Deux hypothèses sont avancées pour expliquer cette corrélation entre mois de naissance et accès aux soins : un surdiagnostic des enfants jeunes et/ou un sous-diagnostic des enfants plus âgés. Les résultats de l’étude EPI-Phare ne permettent pas de trancher. Toutefois, le Pr Peyre a des raisons de penser que l’explication réside davantage dans un déficit de repérage des élèves plus âgés. « La stabilité des diagnostics reste la même dans toutes les classes d’âge, indique-t-il. Le diagnostic une fois posé n’est pas remis en question davantage chez les jeunes que chez les plus âgés. »
En décembre 2023, une méta-analyse menée par le groupe Simba (pour Synergy for the Influence of the Month of Birth in ADHD) avait déjà conclu que les enfants nés tard dans l’année étaient plus souvent dépistés, et que le diagnostic ne se révélait pas erroné plus souvent. Par ailleurs, les chercheurs d’EPI-phare rappellent que les pays plus flexibles sur l’âge d’entrée en primaire n’ont pas ou peu d’effet observable de l’âge sur le diagnostic de TDAH.
Autre argument en faveur du sous-diagnostic : malgré les évolutions récentes à la hausse, la France reste un pays où la prévalence mesurée de TDAH et les prescriptions restent bien inférieures à ce qui est observé aux États-Unis ou dans le reste de l’Europe.
Un diagnostic subtil
« L’étude ne permet pas d’écarter un surdiagnostic chez les plus jeunes, nuance le Pr Olivier Bonnot, professeur de psychiatrie de l’enfant et de l’adolescent à l’Université Paris-Saclay. Le diagnostic peut paraître facile en apparence face à une distractibilité ou une impulsivité de l’enfant. Mais ce qui fait la subtilité du TDAH, c'est d’éliminer d’abord les autres troubles du neurodéveloppement, des troubles somatiques ou des troubles du sommeil. Et il faut prendre en compte le contexte développemental. Un enfant qui entre à l’école primaire est confronté à un environnement social très exigeant en termes d’attention, alors même que ses facultés de concentration ont encore besoin de temps et d’usage pour arriver à maturation. »
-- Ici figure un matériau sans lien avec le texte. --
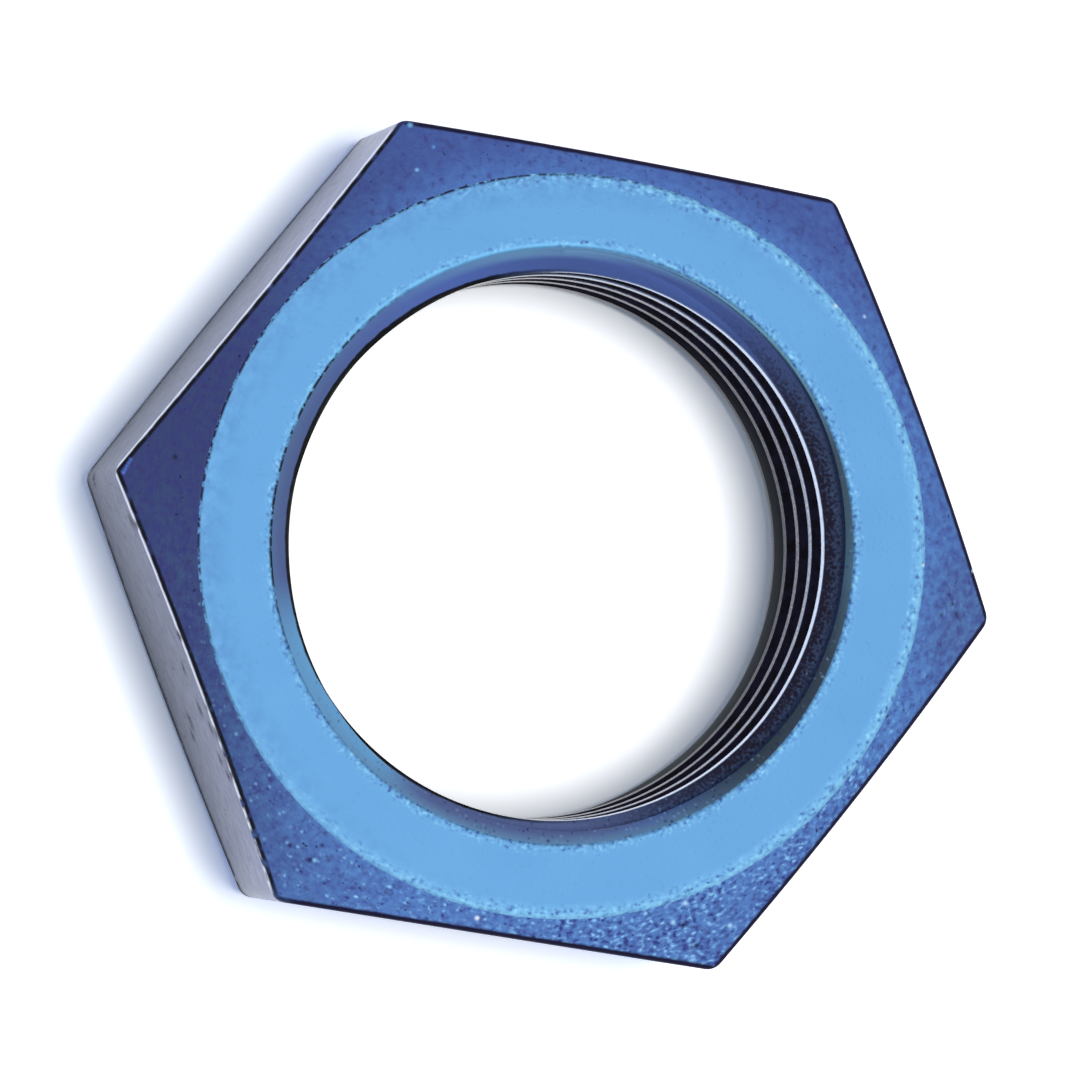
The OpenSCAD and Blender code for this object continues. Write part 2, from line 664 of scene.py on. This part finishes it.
class Survey:
    """Where a shaded point lies on the nut, in millimetres and radians."""

    # Where a mark has faded out, as a share of its size
    FADE = 1.15

    def __init__(self, graph: Graph, sizes: NutSkin) -> None:
        """Work out the point's radius, angle, height and distances to the edges.

        Args:
            graph: The material's tree.
            sizes: The nut's sizes.
        """
        self.graph = graph
        self.sizes = sizes
        coord = graph.wire("ShaderNodeTexCoord", output="Object")
        self.point = graph.vector_math("SCALE", {0: coord, "Scale": 1 / MM})
        parts = graph.node("ShaderNodeSeparateXYZ", {0: self.point})
        x, y, self.height = (Wire(graph, socket) for socket in parts.outputs)
        self.radius = (x * x + y * y).root()
        self.angle = y.math("ARCTAN2", x)
        self.below_face = sizes.height / 2 - abs(self.height - sizes.height / 2)
        self.to_circle = sizes.face_diameter / 2 - self.radius
        self.to_mouth = self.radius - sizes.mouth_diameter / 2
        self.to_crest = self.radius - sizes.bore_diameter / 2
        reach = x * 0.0
        for degrees in (30, 90, 150):
            turn = math.radians(degrees)
            reach = reach.most(abs(x * math.cos(turn) + y * math.sin(turn)))
        self.to_flat = sizes.across_flats / 2 - reach
        slope = math.tan(math.radians(sizes.chamfer_slope))
        self.below_arris = self.below_face + self.to_circle * slope
        top_turn = math.floor((sizes.height - sizes.groove_height) / sizes.pitch) - 0.5
        crest_line = self.angle * (sizes.pitch / (2 * math.pi)) + sizes.groove_height + sizes.pitch * top_turn
        self.over_crests = self.height - crest_line
        sink = math.tan(math.radians(sizes.countersink_angle / 2))
        self.off_cone = abs(self.to_mouth + self.below_face * sink)

    def noise(self, size: float, detail: float, seed: float, stretch: Colour | None = None) -> Wire:
        """Cloudy noise from about 0 to 1.

        Args:
            size: Width of its blots in millimetres.
            detail: Finer layers.
            seed: Place along a fourth axis, for a pattern of its own.
            stretch: How much longer the blots are along each axis, if they are.

        Returns:
            The noise.
        """
        place = self.point
        if stretch is not None:
            squeeze = tuple(1 / part for part in stretch)
            place = self.graph.vector_math("MULTIPLY", {0: place, 1: squeeze})
        return self._clouds(place, size, detail, seed, 0.55)

    def _clouds(self, place: Wire, size: float, detail: float, seed: float, rough: float) -> Wire:
        """Noise at a place, with the fourth axis as its seed."""
        values = {"Vector": place, "W": seed, "Scale": 1 / size, "Detail": detail, "Roughness": rough}
        return self.graph.wire("ShaderNodeTexNoise", values, {"noise_dimensions": "4D"})

    def _unrolled(self, stretch: float) -> Wire:
        """Point for a pattern that is drawn out along the lathe's marks."""
        girth = self.sizes.face_diameter / 2 / stretch
        return self.graph.vector(self.angle.cos() * girth, self.angle.sin() * girth, self.radius)

    def turned(self, size: float, stretch: float, seed: float, detail: float = 1.0) -> Wire:
        """Noise drawn out along the lathe's marks, from about 0 to 1.

        Args:
            size: Width of its grains across the marks in millimetres.
            stretch: How many times longer the grains are along the marks.
            seed: Place along a fourth axis, for a pattern of its own.
            detail: Finer layers.

        Returns:
            The noise.
        """
        return self._clouds(self._unrolled(stretch), size, detail, seed, 0.5)

    def dots(self, size: float, stretch: float, seed: float) -> Wire:
        """Separate soft dots along the lathe's marks, from -1 for dark to 1 for light.

        Args:
            size: Distance between dots in millimetres.
            stretch: How many times longer the dots are along the marks.
            seed: Place along a fourth axis, for a pattern of its own.

        Returns:
            The dots, with 0 between them.
        """
        place = self.graph.vector_math("ADD", {0: self._unrolled(stretch), 1: (seed, seed, seed)})
        cells = self.graph.node("ShaderNodeTexVoronoi", {"Vector": place, "Scale": 1 / size})
        pick = self.graph.node("ShaderNodeSeparateColor", {0: Wire(self.graph, cells.outputs["Color"])})
        dot = 1.0 - Wire(self.graph, cells.outputs["Distance"]).ramp(0.1, 0.5, smooth=True)
        return dot * (Wire(self.graph, pick.outputs[0]) * 2.0 - 1.0)

    def share(self, marks: Sequence[Mark]) -> Wire:
        """Share of the point that any of the marks covers.

        Args:
            marks: The marks.

        Returns:
            The share, from 0 to 1.
        """
        total = self.height * 0.0
        for mark in marks:
            total = total.most(self._cover(mark))
        return total

    def _cover(self, mark: Mark) -> Wire:
        """Share of the point that one mark covers, fading out from its middle.

        Args:
            mark: The mark.

        Returns:
            The share, from 0 to 1.
        """
        values = {0: self.point, 1: (mark.x, mark.y, mark.z)}
        far = self.graph.vector_math("DISTANCE", values, "Value")
        return (1.0 - far.ramp(0.0, mark.size * self.FADE, smooth=True)) * mark.share

    def marked(self, colour: Wire, marks: Sequence[Mark]) -> Wire:
        """Lay small spots of other colours over a colour.

        Args:
            colour: The colour below.
            marks: The spots.

        Returns:
            The colour with its spots.
        """
        for mark in marks:
            colour = self.graph.blend(self._cover(mark), colour, mark.colour)
        return colour

    def toward(self, degrees: float, start: float, end: float, smooth: bool = False) -> Wire:
        """Share by which the point lies toward a direction, between two cosines."""
        return (self.angle - math.radians(degrees)).cos().ramp(start, end, smooth)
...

Les auteurs de l’étude suggèrent que le contraste avec le reste de la classe est exacerbé chez les enfants TDAH les plus jeunes. « Il faudrait sensibiliser les familles et les enseignant pour que le seuil d’alerte soit plus bas, propose le Pr Peyre. D’autant plus que, grâce au travail de la délégation interministérielle, l’accès au diagnostic a été grandement amélioré. » Depuis 2019, les plateformes d’orientation et de coordination (PCO) permettent aux familles d’avoir accès à des soins le plus tôt possible sans attendre d’avoir un diagnostic complet. Depuis la nouvelle stratégie nationale pour les troubles du neurodéveloppement, ces dispositifs, qui étaient réservés au 0 à 6 ans, s’ouvrent progressivement aux 7 à 12 ans.
Les PCO restent mal connues des personnels éducatifs et des médecins. « Le TDAH n’était pas encore un sujet quand les médecins actuels faisaient leurs études, explique le Pr Bonnot. Quant aux enseignants et aux employés des structures sociales et médicosociales, il y a un retard de formation que nous sommes en train de combler. » Et, alors que des recommandations sur le diagnostic et la prise en charge du TDAH sont attendues d’ici à septembre, le spécialiste qui a coordonné le groupe de travail à la Haute Autorité de santé, conclut : « Il faut simplifier les parcours ! Le système actuel est relativement illisible ! ».